Außerbilanzielle Geschäfte
    Markus möchte sich mit einer mobilen Pommes-frites-Bude selbstständig machen. Er kauft einen top ausgestatteten Imbisswagen inklusive Inventar und Warenbestand für, sagen wir, 45 000 Euro. Markus finanziert diesen Wagen mit einer Kombination von Eigen- und Fremdkapital. Falls er 17 000 EUR vorher gespart hat, muss er sich die noch fehlenden 28 000 EUR (beispielsweise durch ein Existenzgründungsdarlehen seiner Bank) beschaffen.

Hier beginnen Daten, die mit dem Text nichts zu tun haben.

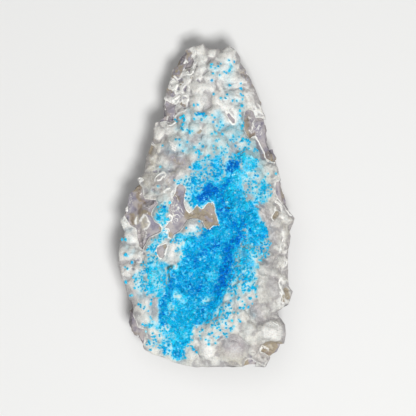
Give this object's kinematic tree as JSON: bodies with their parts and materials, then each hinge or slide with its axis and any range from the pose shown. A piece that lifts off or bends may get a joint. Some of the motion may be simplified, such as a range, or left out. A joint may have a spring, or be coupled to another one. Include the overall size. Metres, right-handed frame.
{
  "type": "pentagonite on heulandite specimen",
  "caption": "Mineral hand specimen lying on its back: basalt with a lumpy white heulandite crust and a hollow lined with blue pentagonite crystals.",
  "frame": {"origin": "middle of the specimen's box, on the surface that it rests on", "axes": "+X right across the face, +Y to the narrow tip, +Z out of the crystal-bearing face"},
  "size_m": [0.0874, 0.162, 0.0406],
  "materials": {
    "basalt": "matt, freshly broken, mauve-grey with khaki patches",
    "heulandite": "white to cream, slightly translucent, sugary",
    "pentagonite": "bright blue, glassy small crystals"
  },
  "bodies": {
    "root": {"basalt_matrix": "basalt", "heulandite_crust": "heulandite", "pentagonite_druse": "pentagonite", "pentagonite_pocket_cluster": "pentagonite", "pentagonite_crown_patch": "pentagonite"}
  },
  "joints": []
}
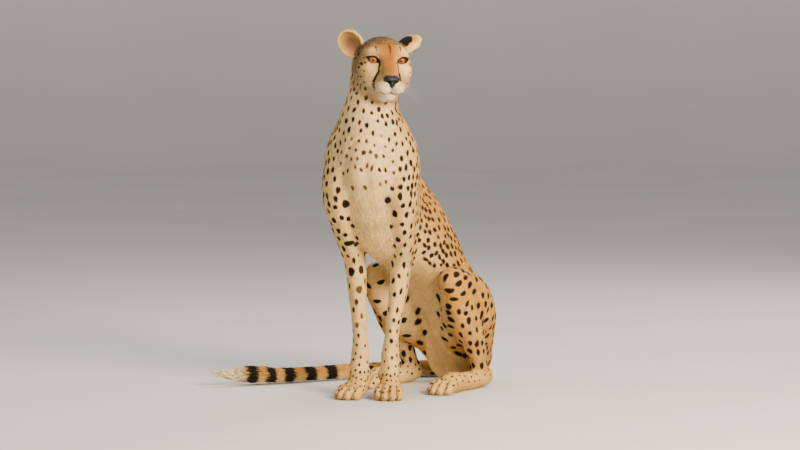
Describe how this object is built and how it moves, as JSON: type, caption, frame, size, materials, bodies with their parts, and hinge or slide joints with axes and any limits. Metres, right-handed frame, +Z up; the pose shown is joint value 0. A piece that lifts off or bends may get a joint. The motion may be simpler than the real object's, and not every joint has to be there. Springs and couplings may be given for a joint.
{
  "type": "sitting cheetah",
  "caption": "Life-size adult cheetah that sits upright on its haunches, head turned, tail laid round its side; a still museum-like model in named body parts.",
  "frame": {"origin": "middle of the footprint's bounding box, on the floor", "axes": "+Z up; the chest faces -Y; the animal's left is +X"},
  "size_m": [0.7384, 0.694, 0.9597],
  "materials": {
    "coat": "short spotted fur, matte",
    "coat_pale": "short pale fur with few spots, matte",
    "coat_tail": "fur, spotted then ringed, with a white brush",
    "eye": "wet, clear",
    "nose": "moist, finely grained",
    "claw": "horn, satin"
  },
  "bodies": {
    "root": {"head": "coat", "nose": "nose", "eye_left": "eye", "eye_right": "eye", "ear_left": "coat", "ear_right": "coat", "neck": "coat_pale", "chest": "coat", "loin": "coat", "upper_foreleg_left": "coat", "upper_foreleg_right": "coat", "forearm_left": "coat_pale", "forearm_right": "coat_pale", "forepaw_left": "coat_pale", "forepaw_right": "coat_pale", "thigh_left": "coat", "thigh_right": "coat", "shank_left": "coat", "shank_right": "coat", "hind_foot_left": "coat_pale", "hind_foot_right": "coat_pale", "tail_1": "coat_tail", "tail_2": "coat_tail", "tail_3": "coat_tail", "tail_4": "coat_tail", "tail_5": "coat_tail", "fore_claw_left_1": "claw", "fore_claw_left_2": "claw", "fore_claw_left_3": "claw", "fore_claw_left_4": "claw", "fore_claw_left_5": "claw", "fore_claw_right_1": "claw", "fore_claw_right_2": "claw", "fore_claw_right_3": "claw", "fore_claw_right_4": "claw", "fore_claw_right_5": "claw", "hind_claw_left_1": "claw", "hind_claw_left_2": "claw", "hind_claw_left_3": "claw", "hind_claw_left_4": "claw", "hind_claw_right_1": "claw", "hind_claw_right_2": "claw", "hind_claw_right_3": "claw", "hind_claw_right_4": "claw"}
  },
  "joints": []
}
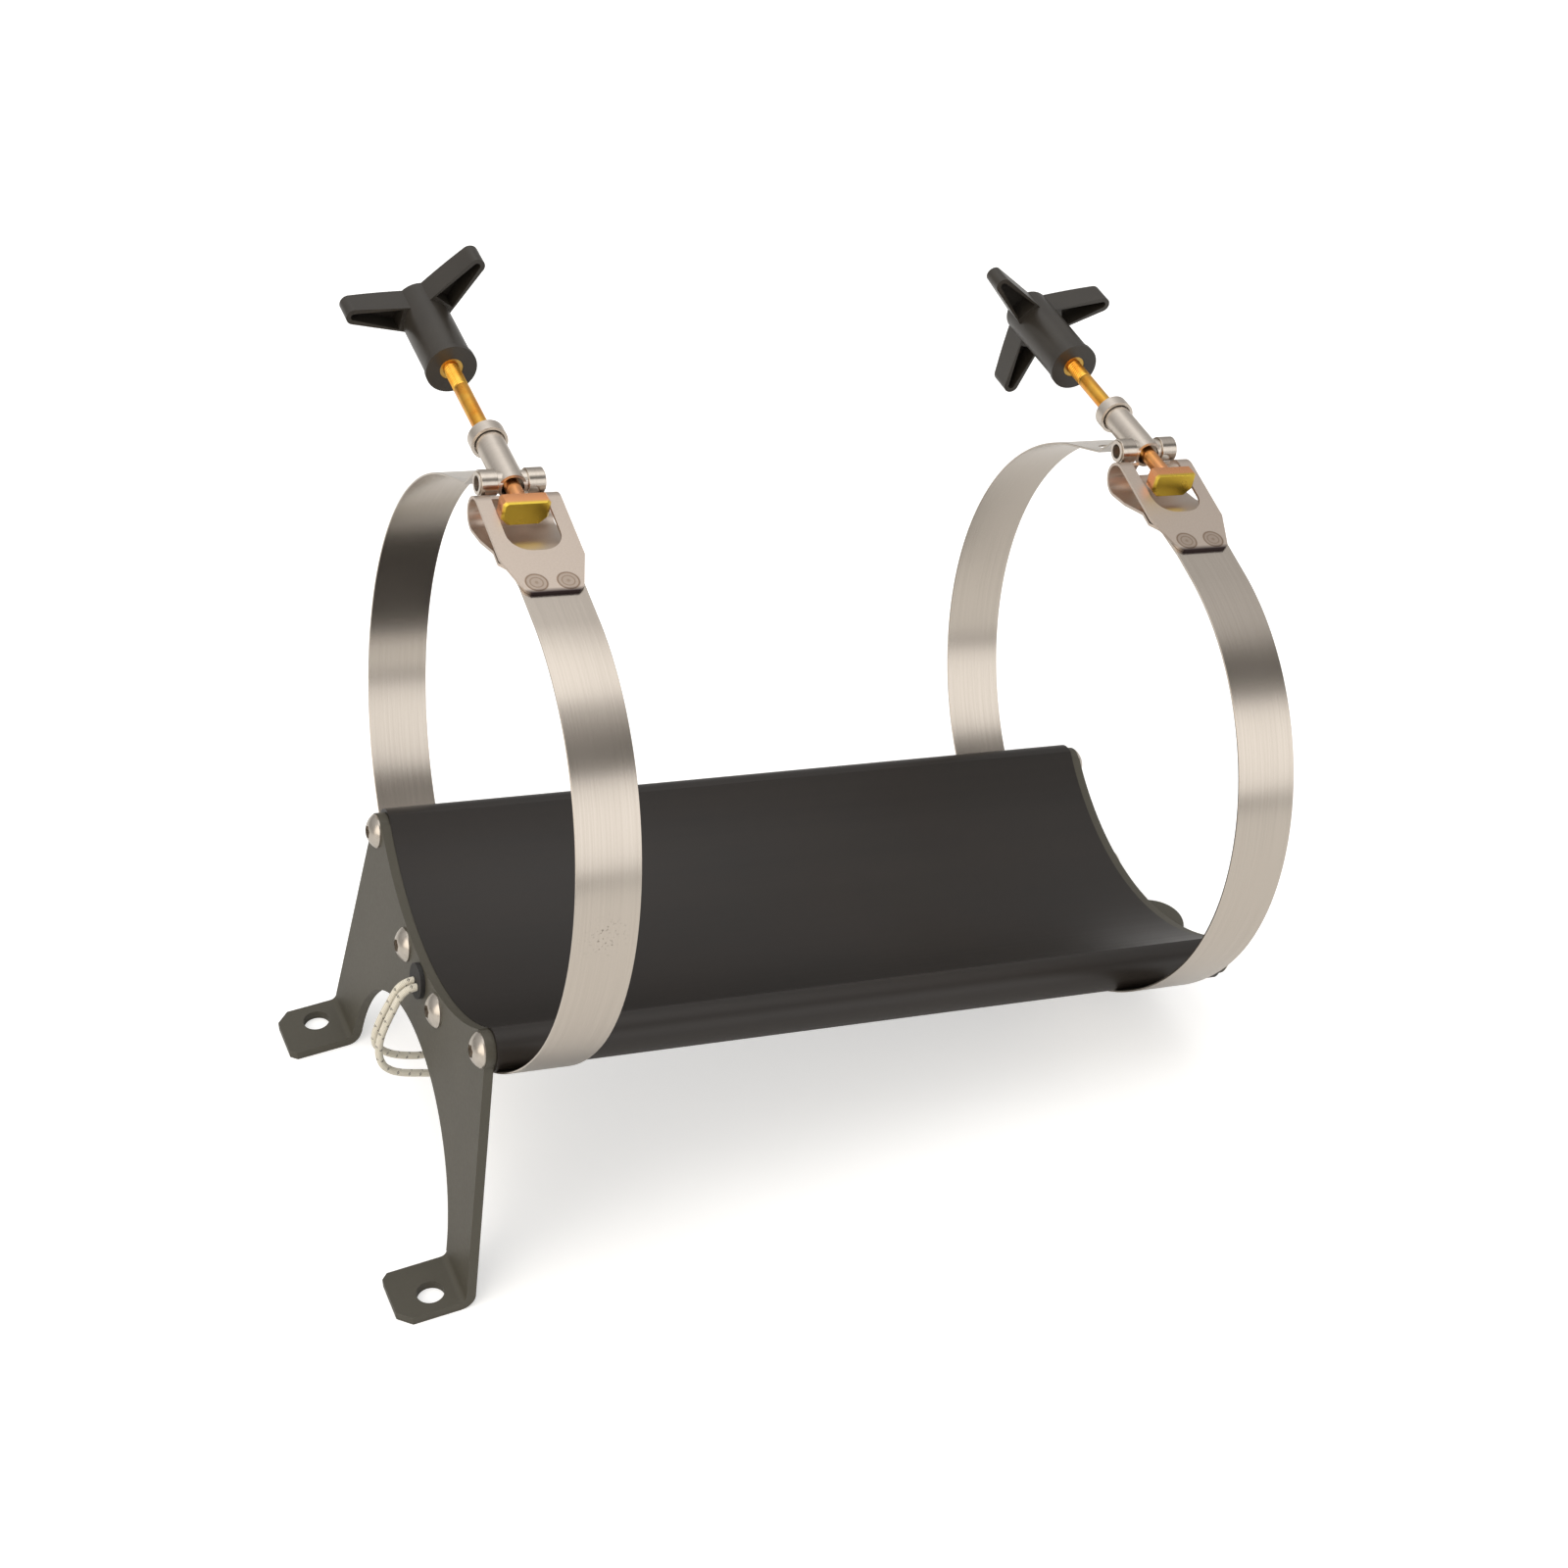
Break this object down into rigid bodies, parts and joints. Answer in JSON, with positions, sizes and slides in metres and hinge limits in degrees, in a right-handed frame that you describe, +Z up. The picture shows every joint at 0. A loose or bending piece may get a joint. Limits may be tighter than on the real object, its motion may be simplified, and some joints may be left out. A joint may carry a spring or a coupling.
{
  "type": "gas cylinder bracket",
  "caption": "Tilted hollow saddle on bent feet, with steel band clamps closed by T-bolt latches, that holds a gas cylinder.",
  "frame": {"origin": "ground point midway between the holes of the two near feet", "axes": "+X along the bracket towards its far, low end, +Y towards the knobs, +Z up"},
  "size_m": [0.4136, 0.2751, 0.3383],
  "materials": {
    "saddle": "satin black anodised",
    "heater_mat": "silicone rubber",
    "end_plate": "satin black",
    "screw": "polished stainless",
    "grommet": "matte",
    "lead": "braided glass fibre",
    "band": "bright rolled stainless",
    "latch": "satin stainless",
    "trunnion": "turned stainless",
    "collar": "turned stainless",
    "t_bolt": "yellow zinc plated",
    "knob": "semi-gloss black",
    "insert": "turned"
  },
  "bodies": {
    "bracket": {"saddle": "saddle", "heater_mat": "heater_mat", "near_end_plate": "end_plate", "far_end_plate": "end_plate", "near_plate_screws": "screw", "far_plate_screws": "screw", "lead_grommet": "grommet", "lead_a": "lead", "lead_b": "lead", "near_band": "band", "near_latch_loop": "latch", "far_band": "band", "far_latch_loop": "latch"},
    "near_trunnion": {"near_trunnion": "trunnion", "near_thrust_collar": "collar"},
    "near_t_bolt": {"near_t_bolt": "t_bolt"},
    "near_knob_insert": {"near_knob_insert": "insert"},
    "near_knob": {"near_knob": "knob"},
    "far_trunnion": {"far_trunnion": "trunnion", "far_thrust_collar": "collar"},
    "far_t_bolt": {"far_t_bolt": "t_bolt"},
    "far_knob_insert": {"far_knob_insert": "insert"},
    "far_knob": {"far_knob": "knob"}
  },
  "joints": [
    {"name": "near_latch_swing", "type": "hinge", "parent": "bracket", "child": "near_trunnion", "pos_m": [0.09165, 0.0246, 0.30421], "axis": [0.9796, 0, -0.2011], "range_deg": [-16.8, 3.2]},
    {"name": "near_bolt_slide", "type": "slide", "parent": "near_trunnion", "child": "near_t_bolt", "axis": [0.0168, 0.9965, 0.082], "range_m": [-0.0066, 0.0061]},
    {"name": "near_knob_travel", "type": "slide", "parent": "near_t_bolt", "child": "near_knob_insert", "axis": [0.0168, 0.9965, 0.082], "range_m": [-0.0127, 0.00508]},
    {"name": "near_knob_turn", "type": "hinge", "parent": "near_knob_insert", "child": "near_knob", "pos_m": [0.09165, 0.0246, 0.30421], "axis": [0.0168, 0.9965, 0.082], "range_deg": [-3600, 1440]},
    {"name": "far_latch_swing", "type": "hinge", "parent": "bracket", "child": "far_trunnion", "pos_m": [0.36318, 0.0246, 0.24847], "axis": [0.9796, 0, -0.2011], "range_deg": [-14, 6]},
    {"name": "far_bolt_slide", "type": "slide", "parent": "far_trunnion", "child": "far_t_bolt", "axis": [0.007, 0.9994, 0.0342], "range_m": [0, 0.0127]},
    {"name": "far_knob_travel", "type": "slide", "parent": "far_t_bolt", "child": "far_knob_insert", "axis": [0.007, 0.9994, 0.0342], "range_m": [-0.01016, 0.00508]},
    {"name": "far_knob_turn", "type": "hinge", "parent": "far_knob_insert", "child": "far_knob", "pos_m": [0.36318, 0.0246, 0.24847], "axis": [0.007, 0.9994, 0.0342], "range_deg": [-2880, 1440]}
  ],
  "couplings": [
    {"joint": "near_knob_travel", "follows": "near_knob_turn", "m_per_rad": 0.00020213},
    {"joint": "far_knob_travel", "follows": "far_knob_turn", "m_per_rad": 0.00020213}
  ]
}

Seine Eröffnungsbilanz sieht, ehe er auch nur einen Kilometer fährt, wie folgt aus:

    Die Aktivseite der Bilanz weist das Vermögen aus, die Passivseite gibt Auskunft darüber, wie das Vermögen finanziert wurde (Mittelherkunft). Man kann leicht errechnen, dass knapp 38 Prozent des Vermögens aus eigenen Mitteln stammen (Eigenkapitalquote).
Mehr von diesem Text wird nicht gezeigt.